CAD and scene scripts
^^^^^^^^

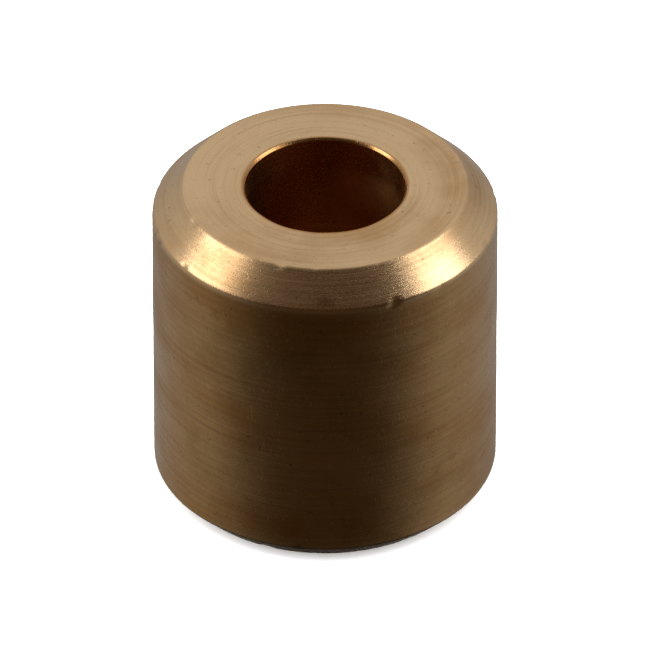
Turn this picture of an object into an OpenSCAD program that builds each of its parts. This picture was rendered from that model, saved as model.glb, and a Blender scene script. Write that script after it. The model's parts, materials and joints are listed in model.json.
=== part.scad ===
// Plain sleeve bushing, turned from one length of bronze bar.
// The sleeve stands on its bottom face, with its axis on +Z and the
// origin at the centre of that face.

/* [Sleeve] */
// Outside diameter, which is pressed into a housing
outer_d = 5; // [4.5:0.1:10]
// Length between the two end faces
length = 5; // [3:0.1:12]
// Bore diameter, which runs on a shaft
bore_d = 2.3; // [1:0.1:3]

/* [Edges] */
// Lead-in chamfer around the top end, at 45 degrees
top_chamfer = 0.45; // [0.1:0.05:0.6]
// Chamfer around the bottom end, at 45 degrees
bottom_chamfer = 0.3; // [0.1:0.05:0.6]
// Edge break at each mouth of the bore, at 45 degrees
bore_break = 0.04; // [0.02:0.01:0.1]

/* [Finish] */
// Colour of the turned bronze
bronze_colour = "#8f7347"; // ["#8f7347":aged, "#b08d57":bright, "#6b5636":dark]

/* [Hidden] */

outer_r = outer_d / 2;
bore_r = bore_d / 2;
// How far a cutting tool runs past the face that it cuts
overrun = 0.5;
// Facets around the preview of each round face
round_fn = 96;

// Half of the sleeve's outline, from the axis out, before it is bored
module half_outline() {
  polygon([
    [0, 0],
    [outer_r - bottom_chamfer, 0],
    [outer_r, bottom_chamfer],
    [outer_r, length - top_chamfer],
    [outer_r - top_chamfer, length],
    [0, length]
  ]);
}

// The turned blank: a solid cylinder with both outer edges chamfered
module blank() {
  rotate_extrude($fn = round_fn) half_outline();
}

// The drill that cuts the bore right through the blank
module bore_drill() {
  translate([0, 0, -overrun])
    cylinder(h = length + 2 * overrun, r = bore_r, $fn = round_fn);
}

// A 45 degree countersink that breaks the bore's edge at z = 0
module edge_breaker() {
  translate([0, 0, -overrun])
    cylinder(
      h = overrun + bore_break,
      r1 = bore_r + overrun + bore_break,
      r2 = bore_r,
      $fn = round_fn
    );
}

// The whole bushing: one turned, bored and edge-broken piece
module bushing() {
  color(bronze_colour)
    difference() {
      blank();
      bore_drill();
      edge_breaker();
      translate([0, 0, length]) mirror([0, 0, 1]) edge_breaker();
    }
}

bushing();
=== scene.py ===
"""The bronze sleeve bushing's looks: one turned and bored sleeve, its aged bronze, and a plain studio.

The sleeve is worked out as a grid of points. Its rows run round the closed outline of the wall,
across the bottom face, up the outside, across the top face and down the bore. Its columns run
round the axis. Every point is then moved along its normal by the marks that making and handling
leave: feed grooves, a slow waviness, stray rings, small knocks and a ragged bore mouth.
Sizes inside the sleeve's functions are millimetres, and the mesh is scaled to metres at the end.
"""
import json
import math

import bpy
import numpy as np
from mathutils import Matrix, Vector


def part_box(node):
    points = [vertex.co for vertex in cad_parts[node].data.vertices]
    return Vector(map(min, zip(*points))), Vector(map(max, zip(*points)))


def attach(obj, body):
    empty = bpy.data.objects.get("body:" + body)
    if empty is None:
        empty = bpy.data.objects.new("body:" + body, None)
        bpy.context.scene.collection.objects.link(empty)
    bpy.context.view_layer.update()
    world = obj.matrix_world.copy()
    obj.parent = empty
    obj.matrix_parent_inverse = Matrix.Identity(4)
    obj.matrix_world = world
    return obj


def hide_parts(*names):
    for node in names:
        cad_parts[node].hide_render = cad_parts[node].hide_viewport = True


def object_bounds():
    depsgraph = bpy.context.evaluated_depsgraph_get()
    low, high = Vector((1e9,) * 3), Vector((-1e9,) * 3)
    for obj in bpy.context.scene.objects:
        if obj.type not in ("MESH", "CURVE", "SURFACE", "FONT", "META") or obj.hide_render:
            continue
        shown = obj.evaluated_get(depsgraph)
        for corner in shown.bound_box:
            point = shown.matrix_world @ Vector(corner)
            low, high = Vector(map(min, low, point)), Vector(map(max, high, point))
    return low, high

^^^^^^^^

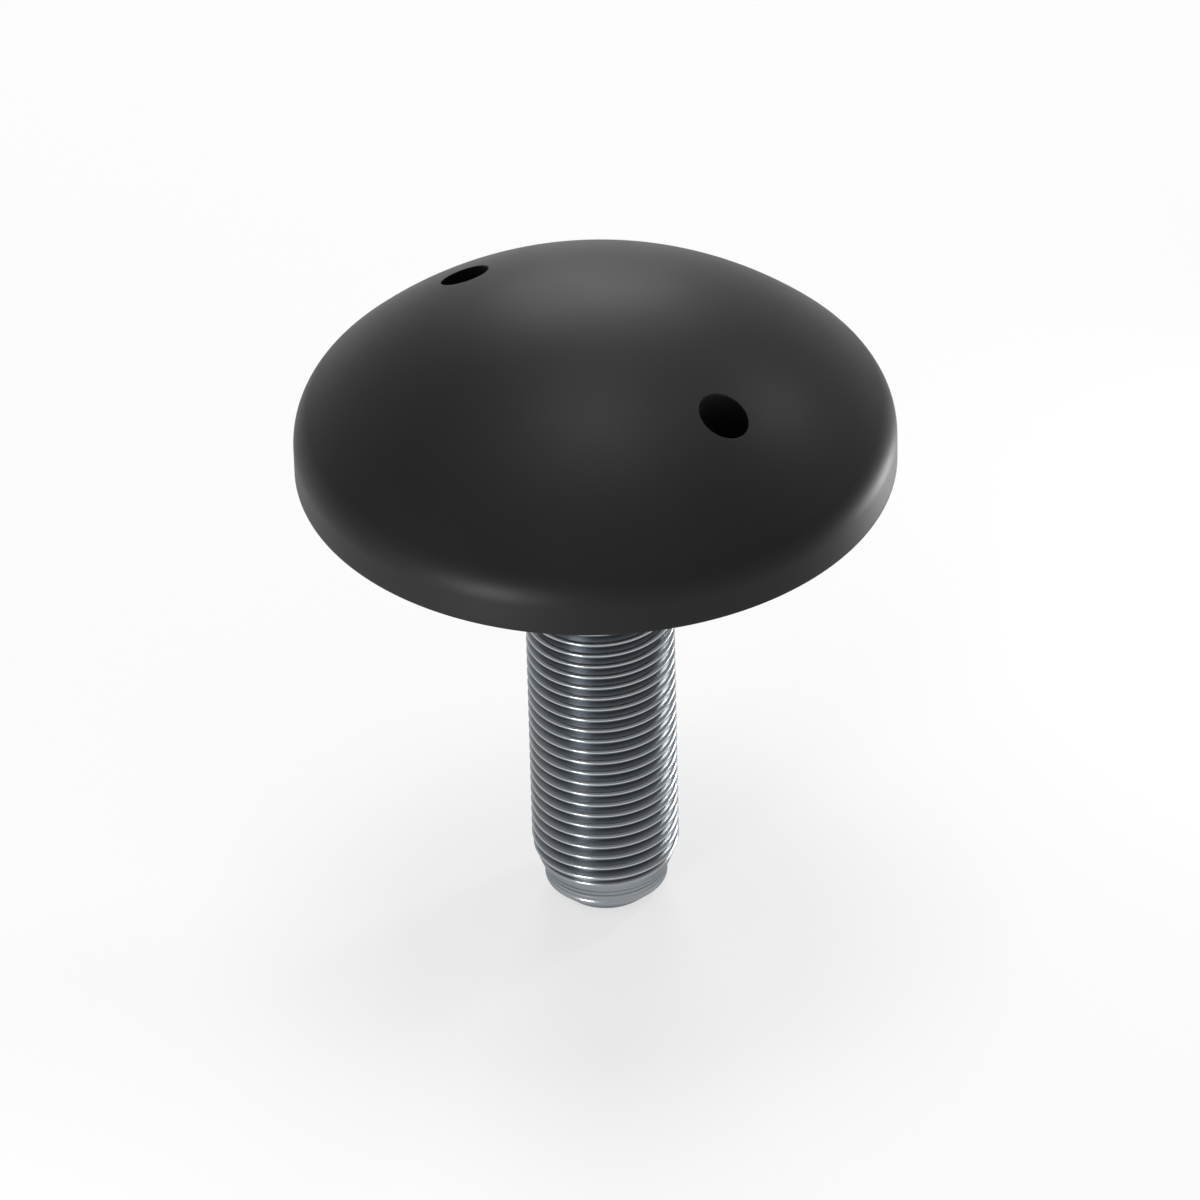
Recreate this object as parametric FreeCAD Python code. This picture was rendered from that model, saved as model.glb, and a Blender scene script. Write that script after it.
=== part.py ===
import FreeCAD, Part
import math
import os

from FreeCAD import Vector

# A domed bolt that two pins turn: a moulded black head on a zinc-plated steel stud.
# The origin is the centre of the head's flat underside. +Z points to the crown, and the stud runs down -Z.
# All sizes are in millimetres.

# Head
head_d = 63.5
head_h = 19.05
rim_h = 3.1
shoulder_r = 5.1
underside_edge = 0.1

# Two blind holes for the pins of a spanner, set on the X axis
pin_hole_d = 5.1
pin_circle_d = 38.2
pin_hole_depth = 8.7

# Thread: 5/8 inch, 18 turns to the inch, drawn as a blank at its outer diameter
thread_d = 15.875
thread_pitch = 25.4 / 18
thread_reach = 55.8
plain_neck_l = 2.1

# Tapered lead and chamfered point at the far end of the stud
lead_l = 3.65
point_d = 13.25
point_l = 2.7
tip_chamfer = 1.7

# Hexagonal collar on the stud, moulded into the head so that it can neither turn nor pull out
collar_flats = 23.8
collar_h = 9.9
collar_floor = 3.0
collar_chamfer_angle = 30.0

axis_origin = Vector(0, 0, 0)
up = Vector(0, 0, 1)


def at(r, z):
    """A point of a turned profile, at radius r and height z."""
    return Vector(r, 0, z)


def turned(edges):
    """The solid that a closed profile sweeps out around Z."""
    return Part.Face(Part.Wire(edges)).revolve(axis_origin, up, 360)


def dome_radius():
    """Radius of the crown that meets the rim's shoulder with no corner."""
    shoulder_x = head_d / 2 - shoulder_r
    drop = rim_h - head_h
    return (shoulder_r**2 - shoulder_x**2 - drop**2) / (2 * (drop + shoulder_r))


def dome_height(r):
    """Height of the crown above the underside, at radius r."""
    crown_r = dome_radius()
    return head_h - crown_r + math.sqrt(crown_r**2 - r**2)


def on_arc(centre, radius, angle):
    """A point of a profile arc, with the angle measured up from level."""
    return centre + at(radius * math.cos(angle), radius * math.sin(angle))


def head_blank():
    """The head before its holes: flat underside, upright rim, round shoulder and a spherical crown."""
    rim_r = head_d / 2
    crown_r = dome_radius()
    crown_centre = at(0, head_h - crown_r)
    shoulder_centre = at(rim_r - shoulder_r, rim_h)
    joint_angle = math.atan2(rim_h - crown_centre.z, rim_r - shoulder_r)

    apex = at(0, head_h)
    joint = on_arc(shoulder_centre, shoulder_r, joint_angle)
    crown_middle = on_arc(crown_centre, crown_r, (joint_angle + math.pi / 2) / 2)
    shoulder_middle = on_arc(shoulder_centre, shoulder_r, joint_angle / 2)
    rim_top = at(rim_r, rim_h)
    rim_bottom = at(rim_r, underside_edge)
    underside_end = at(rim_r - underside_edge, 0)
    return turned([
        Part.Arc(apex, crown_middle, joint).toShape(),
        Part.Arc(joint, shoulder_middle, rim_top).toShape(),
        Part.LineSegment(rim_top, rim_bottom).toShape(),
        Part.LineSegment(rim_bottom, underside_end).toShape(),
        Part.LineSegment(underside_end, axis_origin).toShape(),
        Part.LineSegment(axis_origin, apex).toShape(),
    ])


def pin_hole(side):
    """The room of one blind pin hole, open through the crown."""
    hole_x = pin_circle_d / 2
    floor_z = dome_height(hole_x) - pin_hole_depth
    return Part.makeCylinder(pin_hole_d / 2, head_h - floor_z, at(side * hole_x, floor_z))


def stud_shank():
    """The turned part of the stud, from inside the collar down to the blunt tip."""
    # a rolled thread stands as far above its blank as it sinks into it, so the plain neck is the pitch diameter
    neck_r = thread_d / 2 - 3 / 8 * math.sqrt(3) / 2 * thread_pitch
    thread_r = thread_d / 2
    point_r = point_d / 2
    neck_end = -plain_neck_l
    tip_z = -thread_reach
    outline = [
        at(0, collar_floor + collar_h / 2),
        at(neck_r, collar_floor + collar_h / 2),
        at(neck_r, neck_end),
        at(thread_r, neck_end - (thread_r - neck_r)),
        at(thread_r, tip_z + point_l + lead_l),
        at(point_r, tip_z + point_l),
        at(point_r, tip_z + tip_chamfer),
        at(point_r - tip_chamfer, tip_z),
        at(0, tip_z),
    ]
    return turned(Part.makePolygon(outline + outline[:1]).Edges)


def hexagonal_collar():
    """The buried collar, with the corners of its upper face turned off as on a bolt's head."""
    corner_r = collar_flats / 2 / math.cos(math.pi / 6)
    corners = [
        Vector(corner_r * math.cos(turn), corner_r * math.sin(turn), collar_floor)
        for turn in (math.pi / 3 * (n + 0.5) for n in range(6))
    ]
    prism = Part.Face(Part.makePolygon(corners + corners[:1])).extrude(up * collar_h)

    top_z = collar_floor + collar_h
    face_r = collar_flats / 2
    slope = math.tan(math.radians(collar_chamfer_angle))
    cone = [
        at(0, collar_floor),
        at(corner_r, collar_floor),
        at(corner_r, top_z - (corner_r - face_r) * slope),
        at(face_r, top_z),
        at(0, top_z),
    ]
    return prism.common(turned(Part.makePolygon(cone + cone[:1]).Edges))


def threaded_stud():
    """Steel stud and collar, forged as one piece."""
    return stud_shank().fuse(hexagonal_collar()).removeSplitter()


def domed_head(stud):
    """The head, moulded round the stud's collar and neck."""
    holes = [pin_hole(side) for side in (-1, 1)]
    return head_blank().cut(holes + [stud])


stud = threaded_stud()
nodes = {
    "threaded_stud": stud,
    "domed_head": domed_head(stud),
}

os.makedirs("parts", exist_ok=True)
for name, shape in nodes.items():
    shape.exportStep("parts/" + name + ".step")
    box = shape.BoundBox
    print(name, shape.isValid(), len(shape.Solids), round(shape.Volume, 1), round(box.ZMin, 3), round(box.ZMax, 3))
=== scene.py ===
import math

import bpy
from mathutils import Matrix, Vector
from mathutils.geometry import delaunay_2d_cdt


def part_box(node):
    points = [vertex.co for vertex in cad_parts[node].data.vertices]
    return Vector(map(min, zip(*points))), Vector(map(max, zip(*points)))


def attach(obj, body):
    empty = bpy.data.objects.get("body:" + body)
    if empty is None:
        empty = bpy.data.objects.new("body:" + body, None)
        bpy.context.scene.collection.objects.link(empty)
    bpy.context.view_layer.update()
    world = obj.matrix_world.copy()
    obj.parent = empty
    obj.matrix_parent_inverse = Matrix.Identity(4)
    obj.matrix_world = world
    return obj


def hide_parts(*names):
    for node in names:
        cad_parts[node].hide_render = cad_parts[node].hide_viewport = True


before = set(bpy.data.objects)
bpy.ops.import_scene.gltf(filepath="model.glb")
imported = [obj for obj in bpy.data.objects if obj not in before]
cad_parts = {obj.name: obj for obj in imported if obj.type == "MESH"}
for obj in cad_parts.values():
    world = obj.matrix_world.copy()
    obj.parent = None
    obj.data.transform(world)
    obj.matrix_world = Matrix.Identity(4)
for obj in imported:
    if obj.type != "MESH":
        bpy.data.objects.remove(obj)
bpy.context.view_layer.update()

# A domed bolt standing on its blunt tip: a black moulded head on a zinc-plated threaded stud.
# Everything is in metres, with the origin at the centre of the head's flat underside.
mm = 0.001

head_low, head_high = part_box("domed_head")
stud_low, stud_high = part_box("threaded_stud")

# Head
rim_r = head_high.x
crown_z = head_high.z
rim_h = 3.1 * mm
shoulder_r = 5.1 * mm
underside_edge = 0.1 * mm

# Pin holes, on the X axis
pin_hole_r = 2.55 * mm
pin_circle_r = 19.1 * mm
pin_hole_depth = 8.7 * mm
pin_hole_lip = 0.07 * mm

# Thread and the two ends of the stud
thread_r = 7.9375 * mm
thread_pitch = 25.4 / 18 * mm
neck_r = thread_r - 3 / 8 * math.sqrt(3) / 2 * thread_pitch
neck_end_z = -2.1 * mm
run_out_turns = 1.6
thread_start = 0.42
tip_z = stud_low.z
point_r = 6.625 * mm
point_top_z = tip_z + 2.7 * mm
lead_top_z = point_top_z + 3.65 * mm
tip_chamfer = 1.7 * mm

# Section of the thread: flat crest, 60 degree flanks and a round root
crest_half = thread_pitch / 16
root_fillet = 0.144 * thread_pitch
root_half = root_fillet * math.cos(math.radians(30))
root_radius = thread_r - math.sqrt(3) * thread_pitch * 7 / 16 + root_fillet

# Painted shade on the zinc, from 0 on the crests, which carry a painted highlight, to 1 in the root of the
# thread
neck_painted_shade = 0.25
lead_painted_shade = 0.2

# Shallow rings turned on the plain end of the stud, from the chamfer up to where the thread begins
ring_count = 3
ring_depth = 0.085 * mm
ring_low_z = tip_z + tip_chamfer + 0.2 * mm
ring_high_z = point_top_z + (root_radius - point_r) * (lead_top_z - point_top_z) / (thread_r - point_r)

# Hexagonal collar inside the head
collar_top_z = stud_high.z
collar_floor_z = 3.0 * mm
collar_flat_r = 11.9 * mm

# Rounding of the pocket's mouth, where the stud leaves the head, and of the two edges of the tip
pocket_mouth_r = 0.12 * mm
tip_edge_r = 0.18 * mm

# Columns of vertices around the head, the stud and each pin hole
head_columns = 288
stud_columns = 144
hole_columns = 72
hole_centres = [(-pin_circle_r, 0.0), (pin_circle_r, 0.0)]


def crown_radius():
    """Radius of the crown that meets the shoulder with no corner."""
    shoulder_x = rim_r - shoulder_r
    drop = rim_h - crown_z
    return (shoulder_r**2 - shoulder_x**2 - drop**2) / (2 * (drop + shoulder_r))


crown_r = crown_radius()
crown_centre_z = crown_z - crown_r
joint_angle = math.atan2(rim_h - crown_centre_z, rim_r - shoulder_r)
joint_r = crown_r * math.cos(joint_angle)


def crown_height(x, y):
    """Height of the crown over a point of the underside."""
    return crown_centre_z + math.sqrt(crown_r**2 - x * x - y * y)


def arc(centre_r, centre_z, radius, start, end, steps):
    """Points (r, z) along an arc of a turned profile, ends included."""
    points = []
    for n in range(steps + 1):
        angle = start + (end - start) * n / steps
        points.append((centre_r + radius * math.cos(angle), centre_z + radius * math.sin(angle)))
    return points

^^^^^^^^

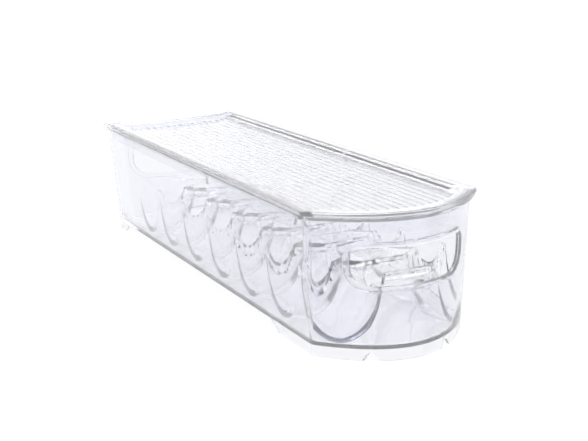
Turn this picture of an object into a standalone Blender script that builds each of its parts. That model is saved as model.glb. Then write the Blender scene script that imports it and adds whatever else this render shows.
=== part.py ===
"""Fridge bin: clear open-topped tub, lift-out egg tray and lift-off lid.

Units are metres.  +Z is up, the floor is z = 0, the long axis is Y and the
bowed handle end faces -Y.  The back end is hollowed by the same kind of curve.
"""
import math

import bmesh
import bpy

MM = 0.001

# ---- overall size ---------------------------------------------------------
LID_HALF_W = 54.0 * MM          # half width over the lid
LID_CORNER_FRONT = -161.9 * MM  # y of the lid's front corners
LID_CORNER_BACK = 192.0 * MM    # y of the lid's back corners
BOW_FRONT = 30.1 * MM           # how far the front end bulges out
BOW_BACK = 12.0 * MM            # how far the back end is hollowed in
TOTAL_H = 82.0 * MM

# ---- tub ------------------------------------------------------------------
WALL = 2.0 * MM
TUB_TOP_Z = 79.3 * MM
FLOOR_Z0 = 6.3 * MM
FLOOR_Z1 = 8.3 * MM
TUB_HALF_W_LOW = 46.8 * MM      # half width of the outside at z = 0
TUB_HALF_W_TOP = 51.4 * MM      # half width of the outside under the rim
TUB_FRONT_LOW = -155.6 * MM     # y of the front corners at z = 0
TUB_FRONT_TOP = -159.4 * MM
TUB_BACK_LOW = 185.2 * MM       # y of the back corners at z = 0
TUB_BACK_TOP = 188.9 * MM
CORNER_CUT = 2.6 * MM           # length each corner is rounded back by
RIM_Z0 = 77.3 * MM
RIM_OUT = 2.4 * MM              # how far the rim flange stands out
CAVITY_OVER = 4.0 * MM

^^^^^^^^

The task: Write out, exactly as they stand, the lines from the one containing "and edge-broken piece" through the one containing "low, high = Vector((1e9,)", both ends included.

The output:
// The whole bushing: one turned, bored and edge-broken piece
module bushing() {
  color(bronze_colour)
    difference() {
      blank();
      bore_drill();
      edge_breaker();
      translate([0, 0, length]) mirror([0, 0, 1]) edge_breaker();
    }
}

bushing();
=== scene.py ===
"""The bronze sleeve bushing's looks: one turned and bored sleeve, its aged bronze, and a plain studio.

The sleeve is worked out as a grid of points. Its rows run round the closed outline of the wall,
across the bottom face, up the outside, across the top face and down the bore. Its columns run
round the axis. Every point is then moved along its normal by the marks that making and handling
leave: feed grooves, a slow waviness, stray rings, small knocks and a ragged bore mouth.
Sizes inside the sleeve's functions are millimetres, and the mesh is scaled to metres at the end.
"""
import json
import math

import bpy
import numpy as np
from mathutils import Matrix, Vector


def part_box(node):
    points = [vertex.co for vertex in cad_parts[node].data.vertices]
    return Vector(map(min, zip(*points))), Vector(map(max, zip(*points)))


def attach(obj, body):
    empty = bpy.data.objects.get("body:" + body)
    if empty is None:
        empty = bpy.data.objects.new("body:" + body, None)
        bpy.context.scene.collection.objects.link(empty)
    bpy.context.view_layer.update()
    world = obj.matrix_world.copy()
    obj.parent = empty
    obj.matrix_parent_inverse = Matrix.Identity(4)
    obj.matrix_world = world
    return obj


def hide_parts(*names):
    for node in names:
        cad_parts[node].hide_render = cad_parts[node].hide_viewport = True


def object_bounds():
    depsgraph = bpy.context.evaluated_depsgraph_get()
    low, high = Vector((1e9,) * 3), Vector((-1e9,) * 3)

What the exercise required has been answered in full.